■ CHALLENGE: Find the lines that contain the word "caption" and copy each one.
## BEGIN GIVEN DATA
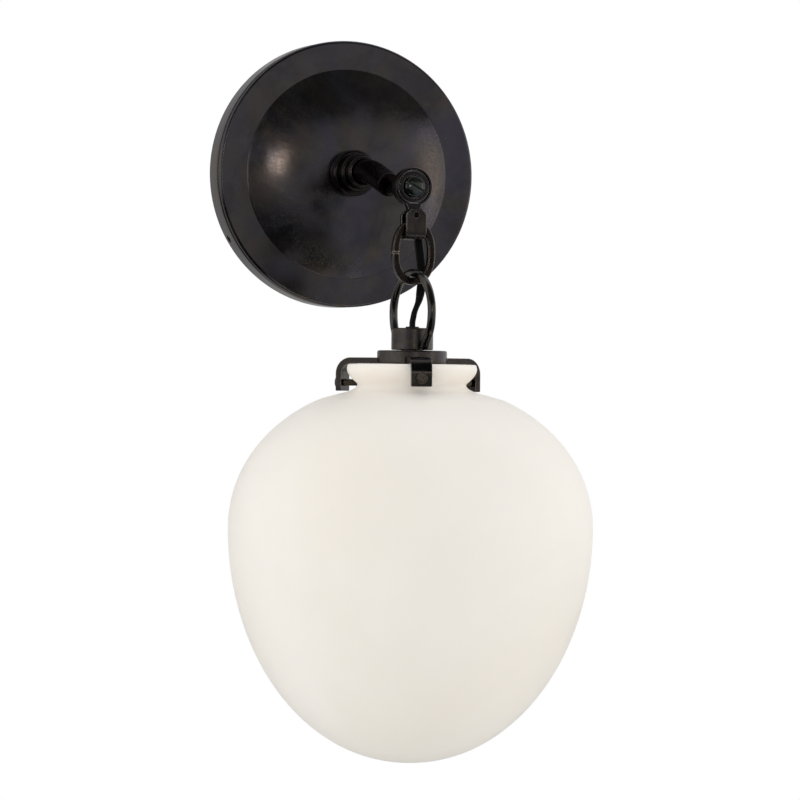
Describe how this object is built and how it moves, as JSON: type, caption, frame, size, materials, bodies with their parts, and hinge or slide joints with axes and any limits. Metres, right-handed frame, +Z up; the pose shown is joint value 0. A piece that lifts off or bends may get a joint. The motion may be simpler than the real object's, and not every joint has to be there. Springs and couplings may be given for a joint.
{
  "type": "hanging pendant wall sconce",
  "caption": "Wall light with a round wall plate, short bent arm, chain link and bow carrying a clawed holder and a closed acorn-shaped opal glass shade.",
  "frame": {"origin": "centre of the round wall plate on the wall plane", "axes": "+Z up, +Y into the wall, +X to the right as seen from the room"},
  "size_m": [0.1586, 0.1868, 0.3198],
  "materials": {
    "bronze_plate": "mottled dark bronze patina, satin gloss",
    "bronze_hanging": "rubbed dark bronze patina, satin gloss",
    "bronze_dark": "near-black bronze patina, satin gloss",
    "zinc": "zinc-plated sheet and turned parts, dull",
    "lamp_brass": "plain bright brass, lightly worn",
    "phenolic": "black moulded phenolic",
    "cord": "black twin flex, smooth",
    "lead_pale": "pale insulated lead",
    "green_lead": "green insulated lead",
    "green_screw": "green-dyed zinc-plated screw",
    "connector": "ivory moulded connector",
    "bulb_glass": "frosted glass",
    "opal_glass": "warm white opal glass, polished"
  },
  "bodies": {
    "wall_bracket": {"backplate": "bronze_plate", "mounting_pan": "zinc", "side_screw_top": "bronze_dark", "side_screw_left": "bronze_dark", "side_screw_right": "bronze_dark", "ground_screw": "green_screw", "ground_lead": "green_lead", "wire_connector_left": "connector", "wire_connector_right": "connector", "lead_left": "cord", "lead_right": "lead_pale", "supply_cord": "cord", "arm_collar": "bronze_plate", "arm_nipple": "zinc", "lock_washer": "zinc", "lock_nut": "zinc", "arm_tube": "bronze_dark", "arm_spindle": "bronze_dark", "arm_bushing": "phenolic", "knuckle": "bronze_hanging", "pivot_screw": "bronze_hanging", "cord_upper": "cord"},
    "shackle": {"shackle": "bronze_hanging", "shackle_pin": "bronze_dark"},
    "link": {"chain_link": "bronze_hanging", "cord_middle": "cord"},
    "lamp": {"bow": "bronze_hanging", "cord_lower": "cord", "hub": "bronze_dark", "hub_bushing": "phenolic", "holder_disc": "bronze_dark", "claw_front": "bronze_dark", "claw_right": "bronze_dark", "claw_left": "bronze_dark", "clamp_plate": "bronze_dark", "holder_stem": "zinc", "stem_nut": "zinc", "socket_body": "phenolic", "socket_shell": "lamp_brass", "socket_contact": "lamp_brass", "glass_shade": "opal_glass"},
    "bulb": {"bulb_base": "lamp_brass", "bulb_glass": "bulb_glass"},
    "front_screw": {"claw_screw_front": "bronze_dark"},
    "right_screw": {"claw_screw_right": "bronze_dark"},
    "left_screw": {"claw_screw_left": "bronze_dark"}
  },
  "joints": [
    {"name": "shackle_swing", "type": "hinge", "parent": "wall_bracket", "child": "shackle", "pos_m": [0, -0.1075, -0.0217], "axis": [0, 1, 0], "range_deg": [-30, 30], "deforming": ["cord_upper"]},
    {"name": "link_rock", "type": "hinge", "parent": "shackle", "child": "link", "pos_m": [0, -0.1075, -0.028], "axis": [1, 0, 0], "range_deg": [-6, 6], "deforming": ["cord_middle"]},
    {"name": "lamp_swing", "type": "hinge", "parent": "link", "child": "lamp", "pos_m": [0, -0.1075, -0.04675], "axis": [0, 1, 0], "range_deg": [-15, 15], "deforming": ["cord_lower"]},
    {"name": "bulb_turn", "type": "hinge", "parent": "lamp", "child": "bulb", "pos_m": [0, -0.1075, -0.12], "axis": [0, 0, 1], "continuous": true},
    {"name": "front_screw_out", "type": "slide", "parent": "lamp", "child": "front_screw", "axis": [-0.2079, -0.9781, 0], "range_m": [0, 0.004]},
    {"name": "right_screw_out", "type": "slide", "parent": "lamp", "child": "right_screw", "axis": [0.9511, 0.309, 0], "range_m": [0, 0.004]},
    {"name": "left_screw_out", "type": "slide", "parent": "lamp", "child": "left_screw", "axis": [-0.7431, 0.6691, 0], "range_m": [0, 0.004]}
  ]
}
## END GIVEN DATA
## BEGIN GIVEN DATA
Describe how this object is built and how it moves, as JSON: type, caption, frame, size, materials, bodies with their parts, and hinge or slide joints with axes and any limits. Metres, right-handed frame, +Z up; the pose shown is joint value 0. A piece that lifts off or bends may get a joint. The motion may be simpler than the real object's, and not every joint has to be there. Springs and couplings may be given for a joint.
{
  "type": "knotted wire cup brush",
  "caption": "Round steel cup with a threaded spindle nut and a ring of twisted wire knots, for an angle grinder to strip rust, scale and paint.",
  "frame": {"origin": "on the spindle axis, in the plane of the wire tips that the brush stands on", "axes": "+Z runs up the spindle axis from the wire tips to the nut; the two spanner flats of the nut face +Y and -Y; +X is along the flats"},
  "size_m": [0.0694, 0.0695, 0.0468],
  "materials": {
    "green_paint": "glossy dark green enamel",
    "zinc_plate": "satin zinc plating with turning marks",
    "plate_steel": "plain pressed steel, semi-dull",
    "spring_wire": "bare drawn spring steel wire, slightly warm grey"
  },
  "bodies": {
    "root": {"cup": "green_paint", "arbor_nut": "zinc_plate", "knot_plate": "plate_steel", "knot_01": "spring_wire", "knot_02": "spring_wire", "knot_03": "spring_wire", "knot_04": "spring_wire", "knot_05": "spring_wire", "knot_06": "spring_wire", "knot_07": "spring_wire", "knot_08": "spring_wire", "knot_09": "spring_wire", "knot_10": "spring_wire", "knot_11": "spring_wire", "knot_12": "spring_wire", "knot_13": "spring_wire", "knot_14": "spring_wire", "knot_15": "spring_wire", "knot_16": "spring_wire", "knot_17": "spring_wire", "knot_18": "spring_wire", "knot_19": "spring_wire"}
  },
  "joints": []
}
## END GIVEN DATA
■ TASK RESULT:
Describe how this object is built and how it moves, as JSON: type, caption, frame, size, materials, bodies with their parts, and hinge or slide joints with axes and any limits. Metres, right-handed frame, +Z up; the pose shown is joint value 0. A piece that lifts off or bends may get a joint. The motion may be simpler than the real object's, and not every joint has to be there. Springs and couplings may be given for a joint.
  "caption": "Wall light with a round wall plate, short bent arm, chain link and bow carrying a clawed holder and a closed acorn-shaped opal glass shade.",
Describe how this object is built and how it moves, as JSON: type, caption, frame, size, materials, bodies with their parts, and hinge or slide joints with axes and any limits. Metres, right-handed frame, +Z up; the pose shown is joint value 0. A piece that lifts off or bends may get a joint. The motion may be simpler than the real object's, and not every joint has to be there. Springs and couplings may be given for a joint.
  "caption": "Round steel cup with a threaded spindle nut and a ring of twisted wire knots, for an angle grinder to strip rust, scale and paint.",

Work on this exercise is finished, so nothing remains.